## Problem details
Take the lines from the one bearing "Model this object" to the one bearing "six_gap = 2.3; // [1:0.1:3]", inclusive, and reproduce them exactly; include no other line.

3D code data:
◇ ◇ ◇
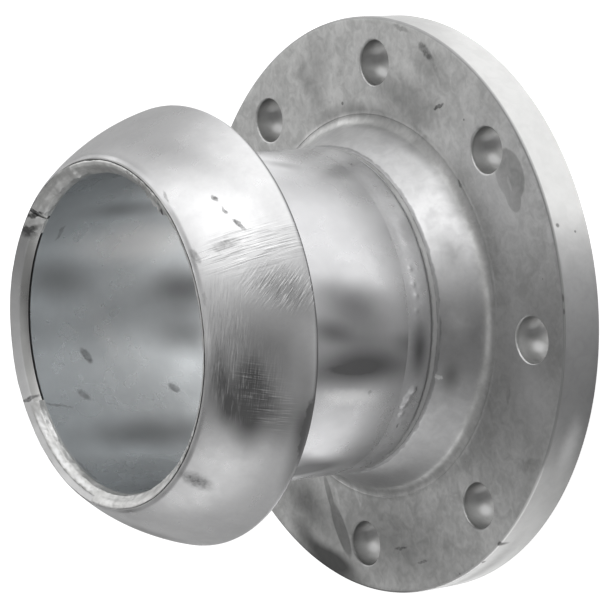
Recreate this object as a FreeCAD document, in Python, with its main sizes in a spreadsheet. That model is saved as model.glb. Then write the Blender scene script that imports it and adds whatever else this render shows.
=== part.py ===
import FreeCAD, Part
import math
import os

import Sketcher

# Flanged ball end of a lever-type pipe coupling, millimetres, +Z up.
# It stands on the sealing face of its flange with the mouth of the ball upward.
# The origin is the centre of that face. A height is measured from the face,
# and every section is drawn in the XZ plane and turned about the Z axis.

# Driving dimensions, one cell of the sheet each
SIZES = {
    # Weld-neck flange
    "flange_diameter": 285.0,
    "flange_thickness": 22.0,
    "flange_edge_chamfer": 0.8,
    "bolt_edge_distance": 22.5,
    "bolt_hole_diameter": 22.0,
    "bolt_hole_count": 8,
    "bolt_hole_chamfer": 0.5,
    "neck_base_step": 11.5,
    "neck_base_fillet": 6.0,
    "neck_taper_length": 21.8,
    "neck_step_depth": 0.9,
    "neck_land_length": 8.5,
    # Pipe
    "pipe_outer_diameter": 159.0,
    "pipe_wall": 4.5,
    "pipe_length": 117.4,
    # Butt weld between the neck and the pipe
    "neck_root_gap": 2.0,
    "neck_root_face": 1.5,
    "neck_bevel_angle": 30.0,
    "neck_bead_overlap": 2.05,
    "neck_bead_height": 1.8,
    # Pressed ball shell
    "ball_diameter": 214.0,
    "ball_length": 47.6,
    "ball_wall": 5.0,
    "ball_back_round": 3.0,
    "ball_seat_clearance": 0.3,
    "mouth_reach": 8.4,
    "mouth_overhang": 1.8,
    "mouth_root_gap": 1.2,
    # Fillet weld behind the ball
    "back_weld_leg": 5.0,
    # Welds inside the mouth
    "mouth_bead_cover": 0.3,
    "mouth_weld_start": 101.0,
    "mouth_weld_sweep": 283.0,
    "mouth_weld_toe": 1.3,
    "mouth_weld_rise": 0.15,
    "tack_gap": 2.5,
    "tack_sweep": 10.0,
    "tack_toe": 4.2,
    "tack_rise": 0.4,
}

# Radii and heights that follow from the driving dimensions
FLANGE_RADIUS = "(Sizes.flange_diameter / 2)"
BOLT_CIRCLE_RADIUS = f"({FLANGE_RADIUS} - Sizes.bolt_edge_distance)"
BOLT_HOLE_RADIUS = "(Sizes.bolt_hole_diameter / 2)"
PIPE_RADIUS = "(Sizes.pipe_outer_diameter / 2)"
NECK_BASE_RADIUS = f"({PIPE_RADIUS} + Sizes.neck_base_step)"
BORE_RADIUS = f"({PIPE_RADIUS} - Sizes.pipe_wall)"
TAPER_END = "(Sizes.flange_thickness + Sizes.neck_taper_length)"
LAND_START = f"({TAPER_END} + Sizes.neck_step_depth)"
NECK_END = f"({TAPER_END} + Sizes.neck_land_length)"
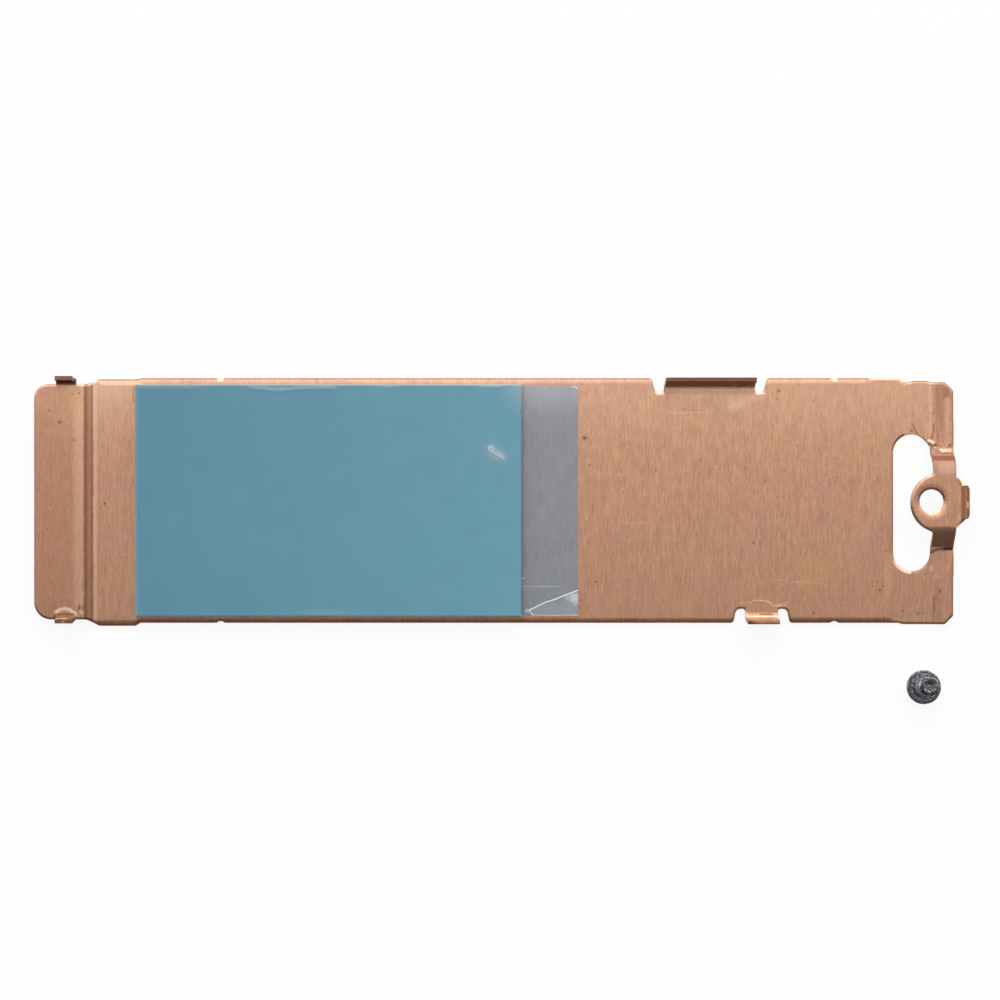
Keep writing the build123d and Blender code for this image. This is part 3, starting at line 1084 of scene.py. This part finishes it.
@dataclass
class Studio:
    """White floor, soft lamps and the camera straight above."""

    floor_reach: float = 3.0
    floor_height: float = -0.00005
    floor_colour: Colour = (0.86, 0.86, 0.86, 1.0)
    floor_roughness: float = 0.9
    floor_shine: float = 0.1
    floor_glow: float = 0.9
    near_level: float = 0.15
    far_level: float = 2.2
    level_rise: Place = (-0.15, 0.25)
    bright_x: float = 0.04
    bright_width: float = 0.3
    side_share: float = 0.7
    camera_height: float = 0.2504
    camera_y: float = 0.00005
    nearest_seen: float = 0.01
    frame_width: float = 0.1
    face_height: float = 0.0004
    lamps: tuple[Softbox, ...] = (Softbox("far_side", (0.05, 0.7, 0.4), (0.9, 0.5), 3.5),)

    def build(self) -> None:
        """Builds the floor, the light and the camera."""
        self._floor()
        self._world()
        for lamp in self.lamps:
            lamp.build()
        self._camera()
        bpy.context.scene.view_settings.view_transform = "Standard"

    def _floor(self) -> None:
        """Lays the white floor, which looks a little paler to the eye than the light makes it."""
        bpy.ops.object.select_all(action="DESELECT")
        bpy.ops.mesh.primitive_plane_add(size=2 * self.floor_reach, location=(0, 0, self.floor_height))
        floor = new_piece("floor")
        paint = bpy.data.materials.new("floor_white")
        paint.use_nodes = True
        graph = Graph(paint.node_tree)
        shader = graph.tree.nodes["Principled BSDF"]
        graph.fill(
            shader,
            {
                "Base Color": self.floor_colour, "Roughness": self.floor_roughness,
                "Specular IOR Level": self.floor_shine,
            },
        )
        seen = graph.node("ShaderNodeLightPath").outputs["Is Camera Ray"]
        glow = graph.node("ShaderNodeEmission", {"Color": WHITE, "Strength": 1.0})
        both = graph.node(
            "ShaderNodeMixShader",
            {0: graph.times(seen, self.floor_glow), 1: shader.outputs[0], 2: glow.outputs[0]},
        )
        graph.fill(graph.tree.nodes["Material Output"], {0: both.outputs[0]})
        assign(floor, paint)

    def _world(self) -> None:
        """Lights the room: dim at the near side, bright at the far side, softer left and right."""
        world = bpy.data.worlds.new("studio")
        world.use_nodes = True
        graph = Graph(world.node_tree)
        direction = graph.node("ShaderNodeTexCoord").outputs["Generated"]
        parts = graph.node("ShaderNodeSeparateXYZ", {0: direction}).outputs
        level = graph.node(
            "ShaderNodeMapRange",
            {
                "Value": parts["Y"],
                "From Min": self.level_rise[0], "From Max": self.level_rise[1],
                "To Min": self.near_level, "To Max": self.far_level,
            },
            interpolation_type="SMOOTHSTEP",
        )
        away = graph.math("DIVIDE", graph.minus(parts["X"], self.bright_x), self.bright_width)
        fall = graph.math("EXPONENT", graph.times(graph.times(away, away), -1.0))
        across = graph.plus(graph.times(fall, 1 - self.side_share), self.side_share)
        strength = graph.times(level.outputs["Result"], across)
        graph.fill(graph.tree.nodes["Background"], {"Color": WHITE, "Strength": strength})
        bpy.context.scene.world = world

    def _camera(self) -> None:
        """Sets the camera straight above, at the photo's distance."""
        view = bpy.data.cameras.new("photo_view")
        view.angle = 2 * math.atan(self.frame_width / 2 / (self.camera_height - self.face_height))
        view.clip_start = self.nearest_seen
        camera = bpy.data.objects.new("photo_view", view)
        bpy.context.scene.collection.objects.link(camera)
        camera.location = (0, self.camera_y, self.camera_height)
        bpy.context.scene.camera = camera


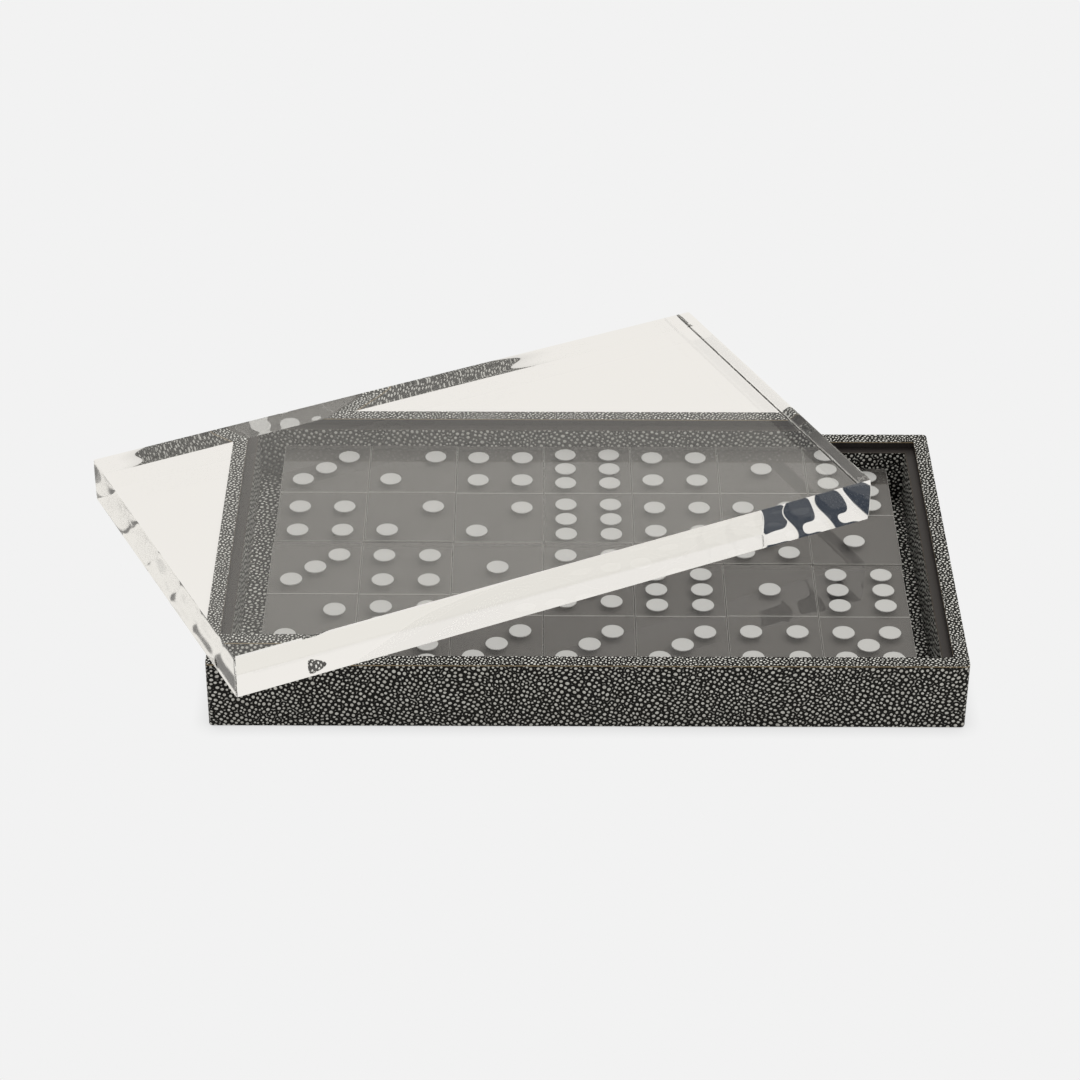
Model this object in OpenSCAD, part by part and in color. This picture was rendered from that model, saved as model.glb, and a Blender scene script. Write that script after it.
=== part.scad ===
// Domino storage box: a shallow tray covered in pebbled shagreen, a heavy clear
// lid lying askew on its rim, and a double-six set of dominoes in two layers.
// Millimetres. +X to the right, +Y away from the player, +Z up.
// The origin is the centre of the tray's underside.

/* [Dominoes] */
// Width of one domino
domino_w = 38.3; // [30:0.1:45]
// Length of one domino
domino_len = 76.9; // [62:0.1:90]
// Thickness of one domino, clear face and dark back together
domino_t = 8; // [5:0.1:12]
// Chamfer along every edge of a domino
domino_chamfer = 0.2; // [0.1:0.05:0.6]
// Gap between dominoes side by side
domino_gap = 0.28; // [0.2:0.02:1.5]
// Gap between the rear and the front row
row_gap = 0.6; // [0.3:0.1:4]
// Width of the line scored across the middle of a domino
score_w = 0.5; // [0.3:0.1:1]
// Depth of the scored line
score_depth = 0.1; // [0.1:0.05:0.5]

/* [Pips] */
// Diameter of a pip
pip_d = 9.2; // [6:0.1:10]
// Depth of the round recess that a pip fills
pip_recess = 0.8; // [0.4:0.1:1.5]
// How far the pip's face lies below the face of the domino
pip_dish = 0.15; // [0.05:0.05:0.3]
// Clear strip from the domino's long side to the nearest pip
pip_side = 4.85; // [3.5:0.05:6]
// Clear strip from the domino's short end to the nearest pip of a five
pip_end = 4.55; // [3:0.05:5.5]
// Clear strip from the middle line to the nearest pip of a five
pip_middle = 6.4; // [4:0.1:7.5]
// Clear strip between the pips of a six, along the domino
six_gap = 2.3; // [1:0.1:3]

/* [Room round the dominoes] */
// Finger gap at the left end of the stack
left_gap = 11; // [6:0.1:20]
// Finger gap at the right end of the stack
right_gap = 8.4; // [6:0.1:20]
// How far the rear row lies to the right of the front row
rear_slip = 0.4; // [0:0.1:1.5]
// Gap between the rear row and the back of the compartment
back_gap = 0.5; // [0.3:0.1:3]
// Gap between the front row and the front of the compartment
front_gap = 2.3; // [0.3:0.1:4]
// Height left above the dominoes, up to the ledge
headroom = 8; // [2:0.1:20]

/* [Tray] */
// Width of the rim's flat top
rim_w = 6.2; // [5:0.1:12]
// Width of the ledge that carries the closed lid
ledge_w = 4.2; // [3:0.1:10]
// Depth from the rim's top down to the ledge
rebate_depth = 3.4; // [2:0.1:8]
// Thickness of the bottom board
base_t = 3; // [2:0.1:6]
// Thickness of the felt under the bottom board
felt_t = 0.5; // [0.3:0.1:1.5]
// How far the felt stays back from the tray's sides
felt_inset = 1; // [0.5:0.1:3]
// Thickness of the shagreen sheet
sheet_t = 0.6; // [0.4:0.1:1.2]
// Thickness of the smooth dark lining of the ledge
trim_t = 0.5; // [0.3:0.1:1]

/* [Lid] */
// Thickness of the clear lid
lid_t = 20; // [10:0.5:25]
// Gap on each side between the closed lid and the rim
lid_gap = 1.4; // [0.5:0.1:3]
// Chamfer along every edge of the lid
lid_chamfer = 0.5; // [0.2:0.1:1]
// How far the lid is turned on the rim
lid_turn = 26.5; // [15:0.5:35]
// How far the lid's middle lies to the left of the tray's middle
lid_left = 44.8; // [40:0.2:50]
// How far the lid's middle lies behind the tray's middle
lid_back = 26.8; // [22:0.2:34]

/* [Hidden] */
$fn = 48;

// Dominoes from left to right, each as [far half, near half]
TOP_REAR = [[3, 4], [2, 2], [4, 2], [6, 6], [4, 4], [1, 5], [6, 1]];
TOP_FRONT = [[3, 2], [4, 6], [1, 3], [5, 3], [6, 3], [1, 4], [6, 5]];
LOW_REAR = [[0, 0], [0, 1], [0, 2], [0, 3], [0, 4], [0, 5], [0, 6]];
LOW_FRONT = [[1, 1], [1, 2], [2, 5], [2, 6], [3, 3], [4, 5], [5, 5]];
// How each top domino lies in its play: 1 is as far back, -1 as far forward as it goes
REAR_PLAY = [0.4, 0.9, -0.7, -0.2, 0.1, 0.6, 0.3];
FRONT_PLAY = [0.2, -0.1, 0.9, 0.1, -0.1, 0.5, -0.15];

COLUMNS = len(TOP_REAR);
ROWS = 2;
LAYERS = 2;

// The compartment follows from what it holds
compartment_w = COLUMNS * domino_w + (COLUMNS - 1) * domino_gap + left_gap + right_gap;
compartment_d = ROWS * domino_len + row_gap + back_gap + front_gap;
tray_w = compartment_w + 2 * (ledge_w + rim_w);
tray_d = compartment_d + 2 * (ledge_w + rim_w);
board_z = felt_t + base_t;
floor_z = board_z + sheet_t;
ledge_z = floor_z + LAYERS * domino_t + headroom;
tray_h = ledge_z + rebate_depth;
lid_w = tray_w - 2 * (rim_w + lid_gap);
lid_d = tray_d - 2 * (rim_w + lid_gap);

// Distances in from the tray's outer face to each vertical face of its shell
in_wrap = sheet_t;
in_wall = rim_w - trim_t;
in_rebate = rim_w;
in_liner = rim_w + ledge_w - sheet_t;
in_lining = rim_w + ledge_w;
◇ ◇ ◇
## Answer to the task
Model this object in OpenSCAD, part by part and in color. This picture was rendered from that model, saved as model.glb, and a Blender scene script. Write that script after it.
=== part.scad ===
// Domino storage box: a shallow tray covered in pebbled shagreen, a heavy clear
// lid lying askew on its rim, and a double-six set of dominoes in two layers.
// Millimetres. +X to the right, +Y away from the player, +Z up.
// The origin is the centre of the tray's underside.

/* [Dominoes] */
// Width of one domino
domino_w = 38.3; // [30:0.1:45]
// Length of one domino
domino_len = 76.9; // [62:0.1:90]
// Thickness of one domino, clear face and dark back together
domino_t = 8; // [5:0.1:12]
// Chamfer along every edge of a domino
domino_chamfer = 0.2; // [0.1:0.05:0.6]
// Gap between dominoes side by side
domino_gap = 0.28; // [0.2:0.02:1.5]
// Gap between the rear and the front row
row_gap = 0.6; // [0.3:0.1:4]
// Width of the line scored across the middle of a domino
score_w = 0.5; // [0.3:0.1:1]
// Depth of the scored line
score_depth = 0.1; // [0.1:0.05:0.5]

/* [Pips] */
// Diameter of a pip
pip_d = 9.2; // [6:0.1:10]
// Depth of the round recess that a pip fills
pip_recess = 0.8; // [0.4:0.1:1.5]
// How far the pip's face lies below the face of the domino
pip_dish = 0.15; // [0.05:0.05:0.3]
// Clear strip from the domino's long side to the nearest pip
pip_side = 4.85; // [3.5:0.05:6]
// Clear strip from the domino's short end to the nearest pip of a five
pip_end = 4.55; // [3:0.05:5.5]
// Clear strip from the middle line to the nearest pip of a five
pip_middle = 6.4; // [4:0.1:7.5]
// Clear strip between the pips of a six, along the domino
six_gap = 2.3; // [1:0.1:3]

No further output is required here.